___ ENTRIES PROVIDED ___

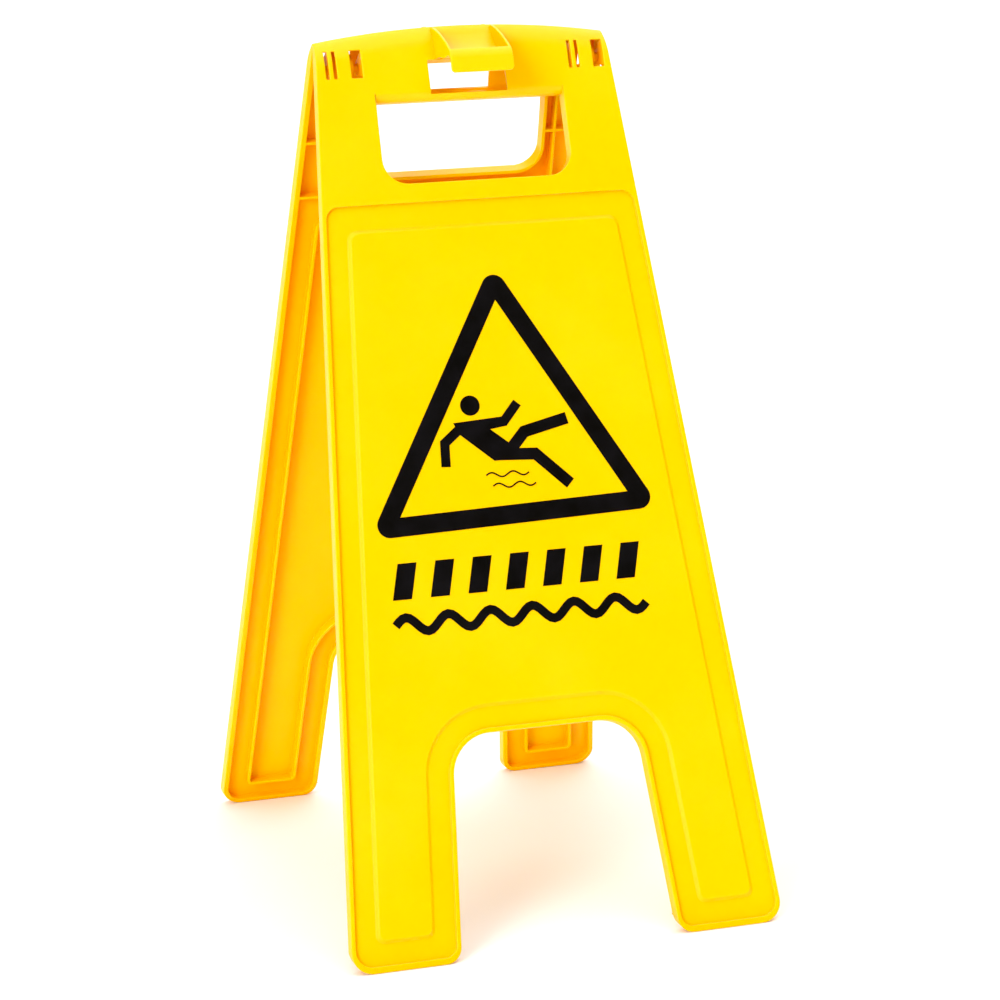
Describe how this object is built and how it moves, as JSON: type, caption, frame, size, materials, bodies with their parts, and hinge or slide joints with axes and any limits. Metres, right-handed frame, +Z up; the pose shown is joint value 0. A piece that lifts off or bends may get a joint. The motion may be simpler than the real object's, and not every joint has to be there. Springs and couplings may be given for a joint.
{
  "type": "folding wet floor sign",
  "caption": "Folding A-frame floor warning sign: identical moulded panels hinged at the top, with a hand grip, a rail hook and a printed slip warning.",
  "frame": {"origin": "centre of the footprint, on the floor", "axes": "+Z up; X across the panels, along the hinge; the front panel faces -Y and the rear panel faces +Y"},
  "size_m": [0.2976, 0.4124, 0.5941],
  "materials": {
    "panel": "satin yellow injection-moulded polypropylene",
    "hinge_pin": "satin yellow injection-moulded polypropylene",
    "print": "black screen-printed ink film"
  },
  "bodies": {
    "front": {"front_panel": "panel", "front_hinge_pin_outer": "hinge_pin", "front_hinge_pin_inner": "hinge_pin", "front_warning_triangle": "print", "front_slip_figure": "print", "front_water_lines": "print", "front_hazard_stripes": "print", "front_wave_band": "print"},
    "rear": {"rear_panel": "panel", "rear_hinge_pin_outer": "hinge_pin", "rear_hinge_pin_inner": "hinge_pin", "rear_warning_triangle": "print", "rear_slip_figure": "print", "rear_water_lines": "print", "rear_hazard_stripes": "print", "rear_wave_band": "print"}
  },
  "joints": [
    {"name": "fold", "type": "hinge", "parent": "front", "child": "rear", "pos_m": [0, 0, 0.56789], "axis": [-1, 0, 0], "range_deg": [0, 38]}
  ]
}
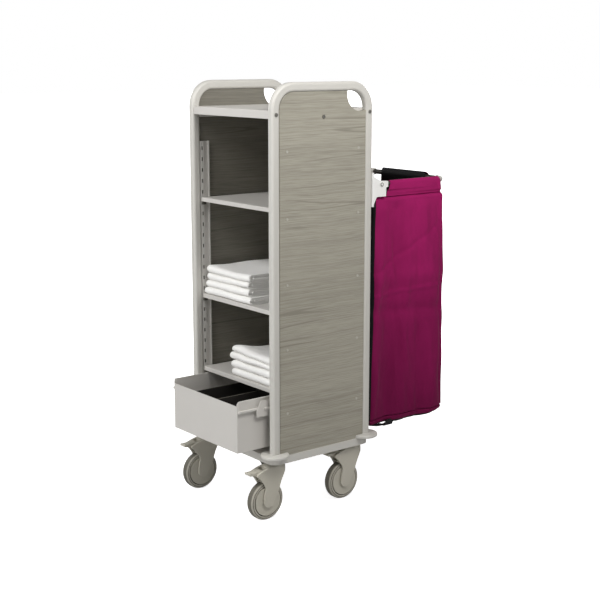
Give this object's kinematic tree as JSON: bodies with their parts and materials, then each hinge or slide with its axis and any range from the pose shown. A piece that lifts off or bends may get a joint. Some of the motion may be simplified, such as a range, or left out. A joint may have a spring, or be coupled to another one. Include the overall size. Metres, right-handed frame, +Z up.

___

### [DIRECTIONS]
Send back each record exactly as it stands.

### [ANSWER TO THE TASK]
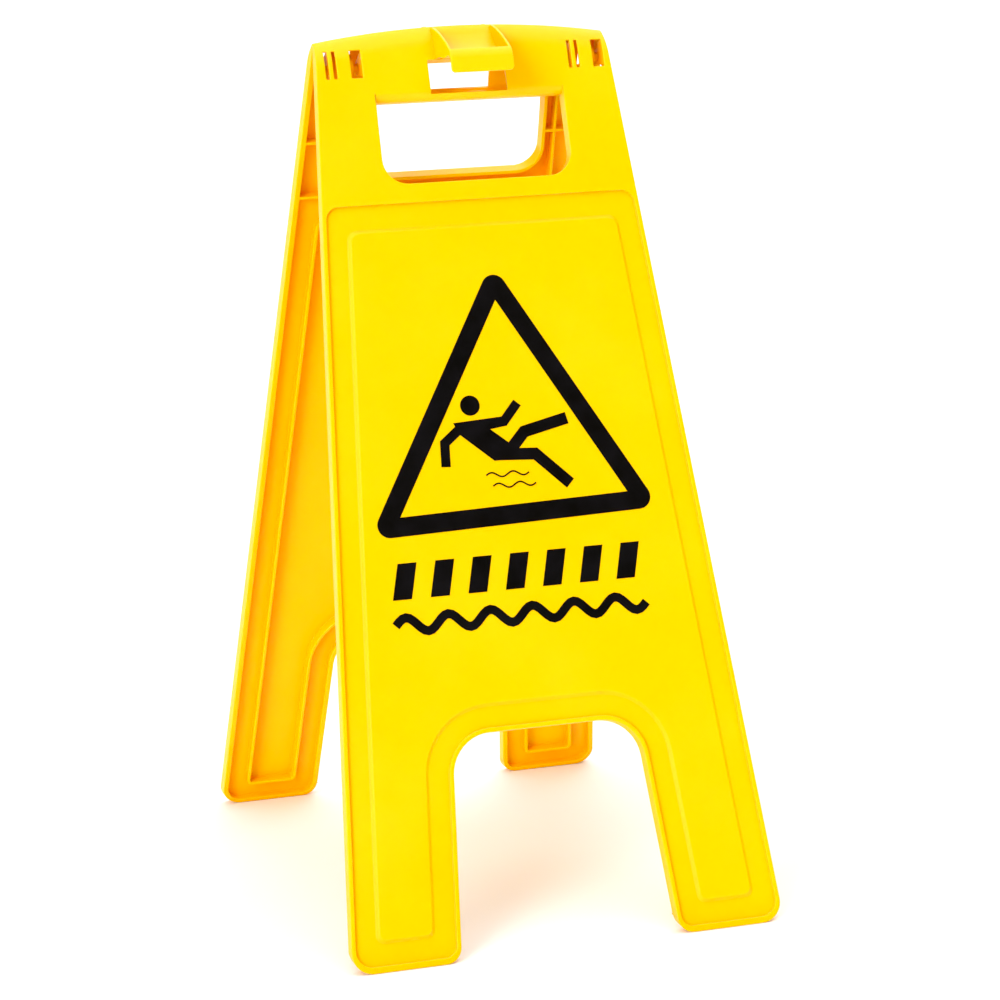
Describe how this object is built and how it moves, as JSON: type, caption, frame, size, materials, bodies with their parts, and hinge or slide joints with axes and any limits. Metres, right-handed frame, +Z up; the pose shown is joint value 0. A piece that lifts off or bends may get a joint. The motion may be simpler than the real object's, and not every joint has to be there. Springs and couplings may be given for a joint.
{
  "type": "folding wet floor sign",
  "caption": "Folding A-frame floor warning sign: identical moulded panels hinged at the top, with a hand grip, a rail hook and a printed slip warning.",
  "frame": {"origin": "centre of the footprint, on the floor", "axes": "+Z up; X across the panels, along the hinge; the front panel faces -Y and the rear panel faces +Y"},
  "size_m": [0.2976, 0.4124, 0.5941],
  "materials": {
    "panel": "satin yellow injection-moulded polypropylene",
    "hinge_pin": "satin yellow injection-moulded polypropylene",
    "print": "black screen-printed ink film"
  },
  "bodies": {
    "front": {"front_panel": "panel", "front_hinge_pin_outer": "hinge_pin", "front_hinge_pin_inner": "hinge_pin", "front_warning_triangle": "print", "front_slip_figure": "print", "front_water_lines": "print", "front_hazard_stripes": "print", "front_wave_band": "print"},
    "rear": {"rear_panel": "panel", "rear_hinge_pin_outer": "hinge_pin", "rear_hinge_pin_inner": "hinge_pin", "rear_warning_triangle": "print", "rear_slip_figure": "print", "rear_water_lines": "print", "rear_hazard_stripes": "print", "rear_wave_band": "print"}
  },
  "joints": [
    {"name": "fold", "type": "hinge", "parent": "front", "child": "rear", "pos_m": [0, 0, 0.56789], "axis": [-1, 0, 0], "range_deg": [0, 38]}
  ]
}
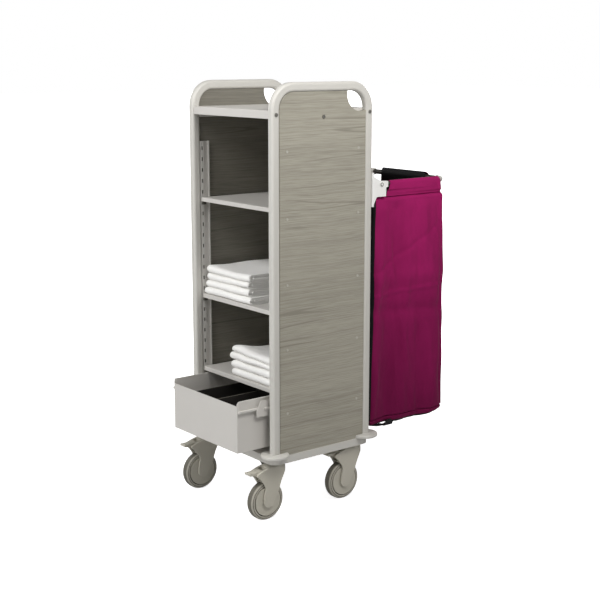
Give this object's kinematic tree as JSON: bodies with their parts and materials, then each hinge or slide with its axis and any range from the pose shown. A piece that lifts off or bends may get a joint. Some of the motion may be simplified, such as a range, or left out. A joint may have a spring, or be coupled to another one. Include the overall size. Metres, right-handed frame, +Z up.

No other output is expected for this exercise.